-- begin Supplied records --

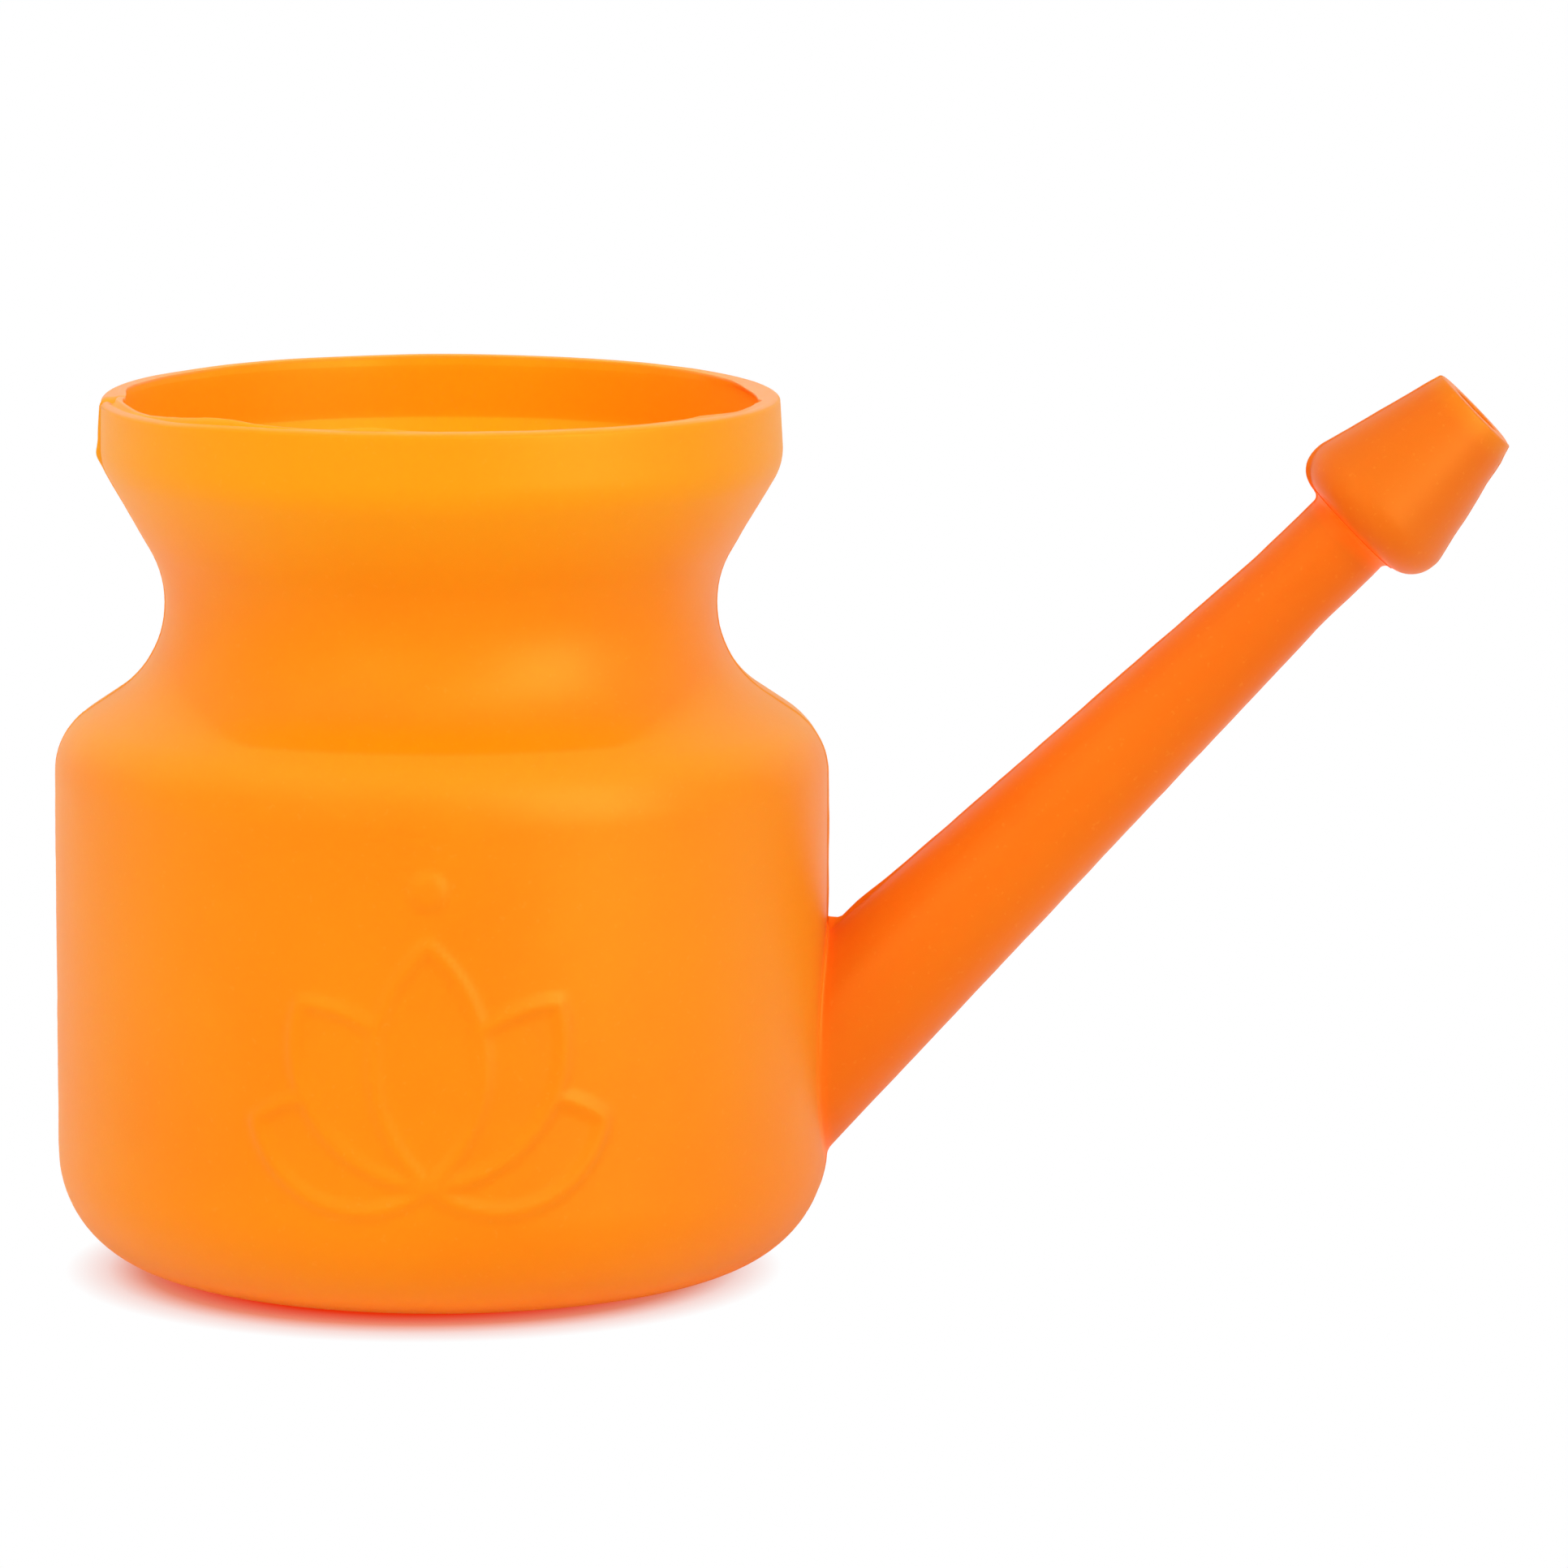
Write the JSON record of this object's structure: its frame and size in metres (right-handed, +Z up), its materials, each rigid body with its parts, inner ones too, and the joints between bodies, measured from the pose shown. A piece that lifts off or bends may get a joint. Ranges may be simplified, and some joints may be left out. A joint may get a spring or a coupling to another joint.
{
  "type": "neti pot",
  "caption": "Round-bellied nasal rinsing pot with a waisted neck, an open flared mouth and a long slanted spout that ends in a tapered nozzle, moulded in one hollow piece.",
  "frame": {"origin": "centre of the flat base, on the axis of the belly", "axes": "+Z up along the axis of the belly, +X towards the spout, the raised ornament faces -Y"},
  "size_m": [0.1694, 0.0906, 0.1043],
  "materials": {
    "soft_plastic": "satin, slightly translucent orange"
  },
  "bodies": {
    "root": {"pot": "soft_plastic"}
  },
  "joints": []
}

-- end Supplied records --
-- begin Supplied records --

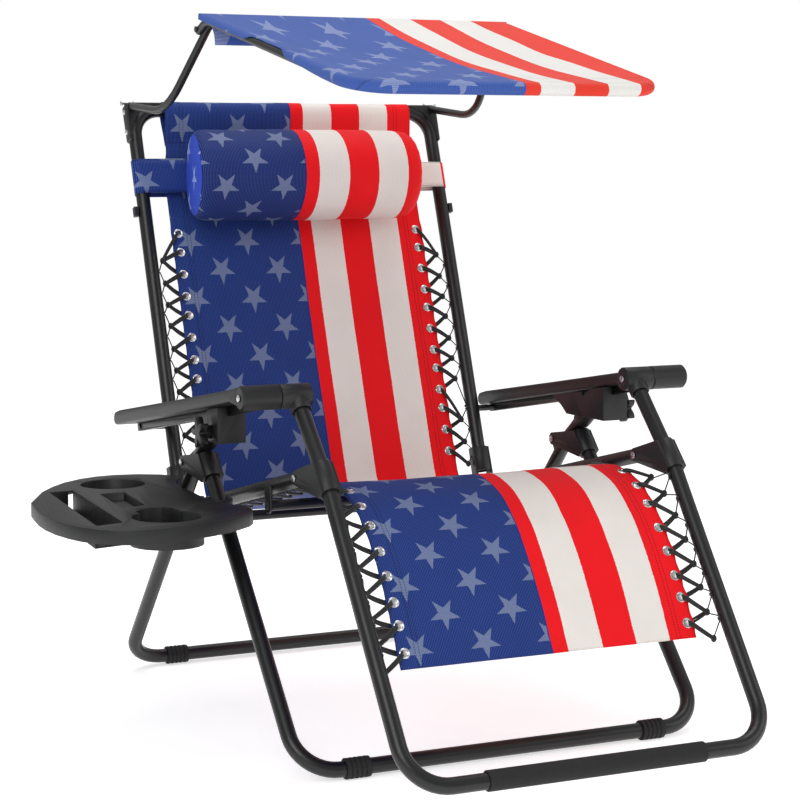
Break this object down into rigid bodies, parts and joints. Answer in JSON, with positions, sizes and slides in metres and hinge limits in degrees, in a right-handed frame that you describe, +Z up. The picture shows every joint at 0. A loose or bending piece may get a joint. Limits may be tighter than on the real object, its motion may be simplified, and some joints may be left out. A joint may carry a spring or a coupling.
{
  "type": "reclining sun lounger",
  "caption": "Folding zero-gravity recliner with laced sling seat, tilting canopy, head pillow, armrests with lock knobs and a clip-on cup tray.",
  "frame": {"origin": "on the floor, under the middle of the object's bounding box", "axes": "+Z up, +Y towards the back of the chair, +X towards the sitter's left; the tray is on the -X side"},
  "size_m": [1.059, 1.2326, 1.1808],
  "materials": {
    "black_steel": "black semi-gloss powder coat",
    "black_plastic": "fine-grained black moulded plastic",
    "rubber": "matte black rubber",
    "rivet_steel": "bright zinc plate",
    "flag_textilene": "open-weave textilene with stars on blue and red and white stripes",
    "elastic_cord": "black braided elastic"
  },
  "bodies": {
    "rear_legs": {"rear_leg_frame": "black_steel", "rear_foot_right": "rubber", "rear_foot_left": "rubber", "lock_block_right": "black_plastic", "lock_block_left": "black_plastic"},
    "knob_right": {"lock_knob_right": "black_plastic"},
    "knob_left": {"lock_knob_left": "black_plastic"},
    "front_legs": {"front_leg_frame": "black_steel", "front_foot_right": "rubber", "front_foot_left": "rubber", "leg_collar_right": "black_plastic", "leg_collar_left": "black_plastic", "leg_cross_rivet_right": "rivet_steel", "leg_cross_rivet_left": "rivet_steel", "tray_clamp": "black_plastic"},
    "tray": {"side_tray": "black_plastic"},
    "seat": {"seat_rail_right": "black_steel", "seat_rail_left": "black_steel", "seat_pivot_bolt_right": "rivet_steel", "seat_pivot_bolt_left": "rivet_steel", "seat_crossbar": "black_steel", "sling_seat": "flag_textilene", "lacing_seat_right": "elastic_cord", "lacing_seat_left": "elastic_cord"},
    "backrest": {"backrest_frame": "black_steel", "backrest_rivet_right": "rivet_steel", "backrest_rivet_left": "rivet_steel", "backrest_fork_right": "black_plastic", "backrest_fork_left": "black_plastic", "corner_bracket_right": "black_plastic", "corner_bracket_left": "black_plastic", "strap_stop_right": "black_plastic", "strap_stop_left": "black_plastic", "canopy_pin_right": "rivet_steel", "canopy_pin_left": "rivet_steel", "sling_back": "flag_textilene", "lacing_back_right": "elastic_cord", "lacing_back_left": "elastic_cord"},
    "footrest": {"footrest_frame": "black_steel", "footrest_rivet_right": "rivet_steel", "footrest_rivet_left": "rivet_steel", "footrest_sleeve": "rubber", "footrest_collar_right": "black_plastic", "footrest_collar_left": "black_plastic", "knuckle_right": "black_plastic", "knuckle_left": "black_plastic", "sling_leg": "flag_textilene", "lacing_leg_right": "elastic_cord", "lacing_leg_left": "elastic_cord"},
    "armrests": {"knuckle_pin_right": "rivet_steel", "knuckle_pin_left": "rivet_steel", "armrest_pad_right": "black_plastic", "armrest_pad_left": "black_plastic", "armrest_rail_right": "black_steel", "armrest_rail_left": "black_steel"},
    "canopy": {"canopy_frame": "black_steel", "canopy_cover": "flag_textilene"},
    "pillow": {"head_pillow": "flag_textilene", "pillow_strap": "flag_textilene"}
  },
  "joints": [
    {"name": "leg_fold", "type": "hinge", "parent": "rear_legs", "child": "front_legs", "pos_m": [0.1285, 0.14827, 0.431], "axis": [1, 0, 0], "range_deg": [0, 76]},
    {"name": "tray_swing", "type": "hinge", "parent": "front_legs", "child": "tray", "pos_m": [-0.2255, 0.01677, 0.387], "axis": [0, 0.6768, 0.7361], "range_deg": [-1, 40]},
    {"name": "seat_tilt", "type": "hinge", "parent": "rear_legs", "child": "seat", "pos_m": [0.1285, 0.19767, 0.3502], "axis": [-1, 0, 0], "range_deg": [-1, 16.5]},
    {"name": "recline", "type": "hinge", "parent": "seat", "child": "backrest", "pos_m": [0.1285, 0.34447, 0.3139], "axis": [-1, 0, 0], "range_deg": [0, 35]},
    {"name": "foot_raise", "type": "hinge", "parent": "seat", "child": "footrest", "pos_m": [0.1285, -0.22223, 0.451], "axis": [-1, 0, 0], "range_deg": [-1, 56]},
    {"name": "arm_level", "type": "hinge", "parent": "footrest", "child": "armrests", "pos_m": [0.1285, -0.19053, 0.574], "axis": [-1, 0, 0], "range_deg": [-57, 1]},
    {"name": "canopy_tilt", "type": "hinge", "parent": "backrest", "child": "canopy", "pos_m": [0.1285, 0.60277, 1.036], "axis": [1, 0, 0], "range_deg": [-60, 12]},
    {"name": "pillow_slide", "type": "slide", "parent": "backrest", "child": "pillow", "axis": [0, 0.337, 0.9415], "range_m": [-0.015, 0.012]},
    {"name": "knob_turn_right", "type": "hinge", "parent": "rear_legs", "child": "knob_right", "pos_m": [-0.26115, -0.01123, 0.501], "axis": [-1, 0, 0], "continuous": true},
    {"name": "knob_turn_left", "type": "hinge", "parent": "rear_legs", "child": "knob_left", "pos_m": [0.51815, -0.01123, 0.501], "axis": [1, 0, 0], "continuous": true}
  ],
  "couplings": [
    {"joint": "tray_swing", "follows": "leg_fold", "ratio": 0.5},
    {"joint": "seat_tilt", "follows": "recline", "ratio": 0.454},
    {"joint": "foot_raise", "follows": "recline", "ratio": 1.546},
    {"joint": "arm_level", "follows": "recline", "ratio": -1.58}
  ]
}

-- end Supplied records --

What is asked: Find how many of the lines above have the word "joints" in them. State only that number.

Written response: 4